How do inheritance tax regulations vary globally?


Manmeet Kaur, Partner at Karanjawala & Co, notes that inheritance tax regulations significantly differ worldwide, with rates depending on the inheritance value and the beneficiary’s relationship with the deceased.


In France, rates vary between 5% to 60%, with higher rates applied if the beneficiary is not a direct family member like a child or sibling, says Garg.


The UK bases its inheritance tax on the deceased’s domicile status, taxing the worldwide estate of those domiciled there.


The UK operates a cumulative system, consolidating gifts made within seven years that don’t meet exemptions. It features a nil-rate band of GBP 325,000, unchanged until April 2026, and a main residence nil-rate band of GBP 175,000 for passing a residence to a direct descendant.


Japan’s rates range from 10% to 70%. Japan’s Inheritance Tax Law includes both inheritance and gift taxes, levied on the total value of inheritable assets, minus exemptions, and is applied directly to the heirs.

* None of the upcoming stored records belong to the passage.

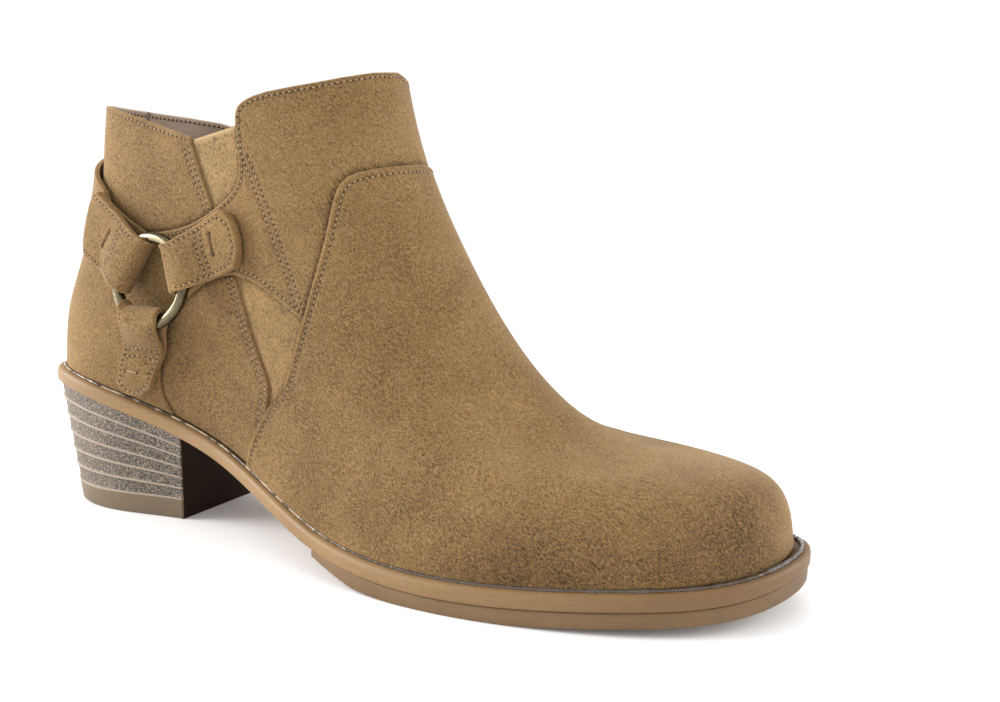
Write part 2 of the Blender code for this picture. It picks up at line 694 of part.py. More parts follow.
def turned_out(made):
    """Turns a body that came out inside out."""
    total = 0.0
    for face in made.data.polygons:
        ids = list(face.vertices)
        a = np.array(made.data.vertices[ids[0]].co)
        for i in range(1, len(ids) - 1):
            b = np.array(made.data.vertices[ids[i]].co)
            c = np.array(made.data.vertices[ids[i + 1]].co)
            total += a @ np.cross(b, c)
    if total < 0:
        made.data.flip_normals()


def main():
    for old in list(bpy.data.objects):
        bpy.data.objects.remove(old)
    nubuck = material("nubuck_tan", TAN, 0.85)
    elastic = material("gore_elastic", GOLD_TAN, 0.9)
    lining = material("lining_mauve", MAUVE, 0.8)
    strap_tan = material("strap_nubuck", TAN, 0.85)
    rand = material("rand_rubber", RAND_BROWN, 0.55)
    tread = material("tread_rubber", RAND_BROWN, 0.6)
    stack = material("stack_grey_brown", STACK_GREY, 0.7)
    lift = material("lift_rubber", LIFT_BROWN, 0.6)
    insole = material("insole_mauve", MAUVE, 0.8)
    brass = material("antique_brass", BRASS, 0.3, 1.0)
    frame = ring_frame()
    made = [make_upper([nubuck, elastic, lining]), make_insole([insole])]
    made += [make_rand([rand]), make_tread([tread])]
    made += make_heel([stack], [lift])
    made.append(make_ring(frame, [brass]))
    made += [make_strap(s, frame, [strap_tan]) for s in STRAPS]
    made.append(make_band([strap_tan]))
    rim = sole_outline(np.linspace(0, 16, 385))
    middle = (rim.min(0) + rim.max(0)) / 2
    for one in made:
        turned_out(one)
        one.data.transform(Matrix.Translation((-middle[0], -middle[1], 0)))


main()
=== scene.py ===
"""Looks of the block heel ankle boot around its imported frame: leather panels, stitching, soles and harness."""
import math
from collections import namedtuple

import bmesh
import bpy
import numpy as np
from mathutils import Matrix, Vector
from mathutils.geometry import delaunay_2d_cdt
from mathutils.kdtree import KDTree


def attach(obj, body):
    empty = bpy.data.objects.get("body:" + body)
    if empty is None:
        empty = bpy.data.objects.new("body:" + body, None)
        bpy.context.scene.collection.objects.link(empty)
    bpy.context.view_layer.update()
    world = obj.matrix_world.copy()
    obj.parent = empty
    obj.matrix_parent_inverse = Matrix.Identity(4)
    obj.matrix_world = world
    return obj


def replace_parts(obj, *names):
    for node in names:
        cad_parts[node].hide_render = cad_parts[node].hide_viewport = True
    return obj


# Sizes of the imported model, in metres
SOLE_LENGTH = 0.280
BALL_HALF = 0.050
HEEL_HEIGHT = 0.0465
RAND_THICK = 0.0052
TREAD_THICK = 0.0052
TREAD_START = 0.138
LEDGE = 0.0032
TOE_TUCK = 0.0026
HEEL_TOP_FRONT = 0.0715
HEEL_FOOT_FRONT = 0.066
HEEL_FOOT_BACK = 0.005
HEEL_FOOT_WIDTH = 0.74
HEEL_INSET = 0.0010
LIFT_THICK = 0.0076
STACK_BANDS = 6
INSOLE_THICK = 0.0024
INSOLE_MARGIN = 0.0012
COLLAR_HEIGHT = 0.158
WALL = 0.0023
GORE_STEP = -0.0013
QUARTER_STEP = -0.0006
SHAFT_STEP = 0.0
VAMP_STEP = 0.0007
RING_RADIUS = 0.0146
RING_LEAN = 0.0036
WIRE_RADIUS = 0.0019
PLY = 0.0015
STRAP_HALF = 0.0105
BAND_THICK = 0.0016
BAND_OFF = 0.0007
STRAP_OFF = 0.0011
RING_CLEAR = 0.0020
GAP = 0.0003

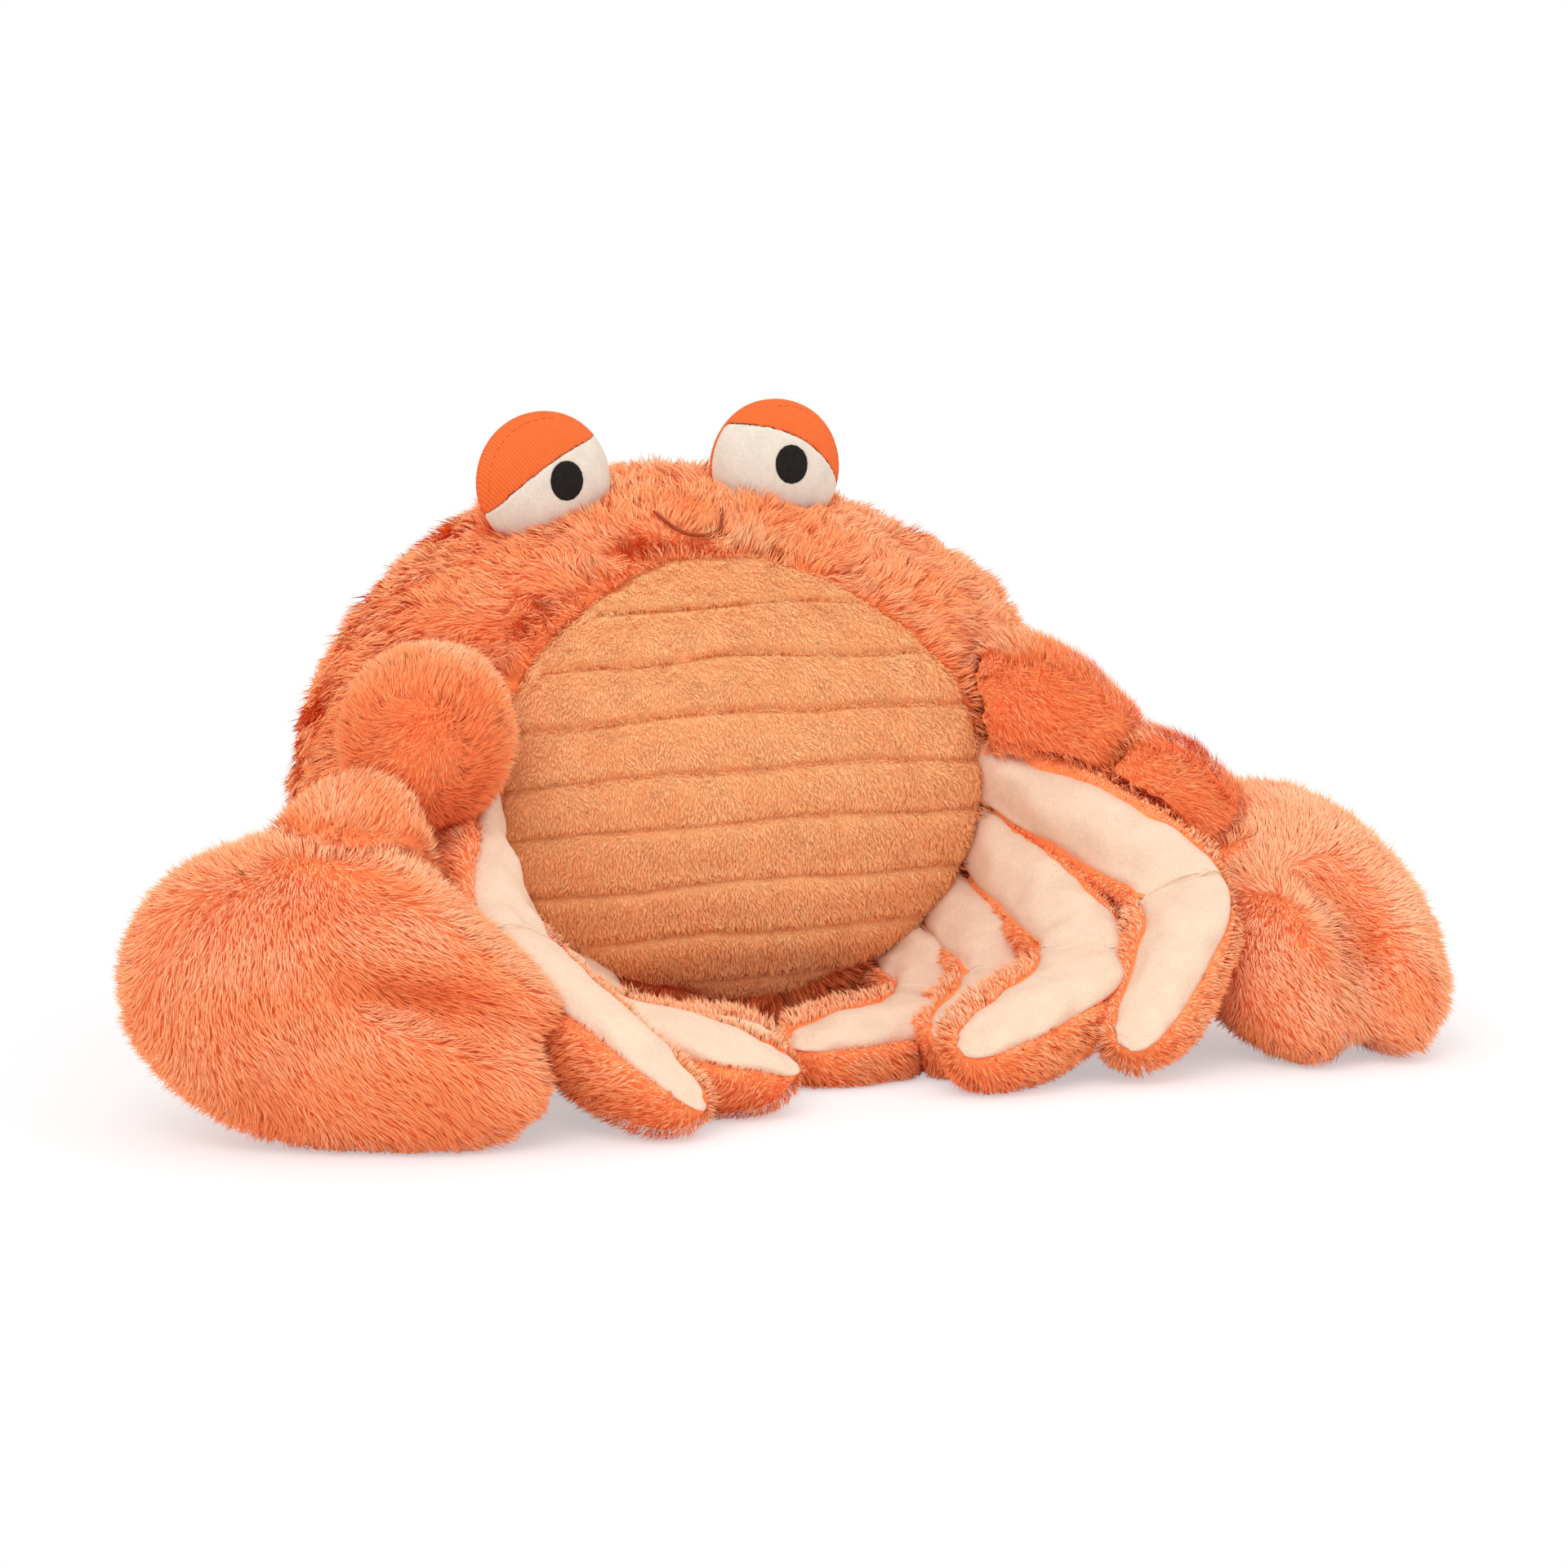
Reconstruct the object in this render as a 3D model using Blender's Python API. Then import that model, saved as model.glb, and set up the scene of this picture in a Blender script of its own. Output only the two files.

Belgium has one of the highest rates at 80%, South Korea at 50%, and Spain varies from 7.65% to 34%.


Germany’s inheritance and gift tax is applied based on the transferee’s benefit rather than the estate value, with exemptions varying by the heir’s relationship and asset type.


Singapore abolished fixed duty for most property distributions from a deceased’s estate after 19 February 2011, but a fixed stamp duty of SGD10 applies if properties are distributed according to the deceased’s will or laws of intestacy.


In contrast, countries like Australia, Canada, China, and India currently do not impose any inheritance or estate taxes.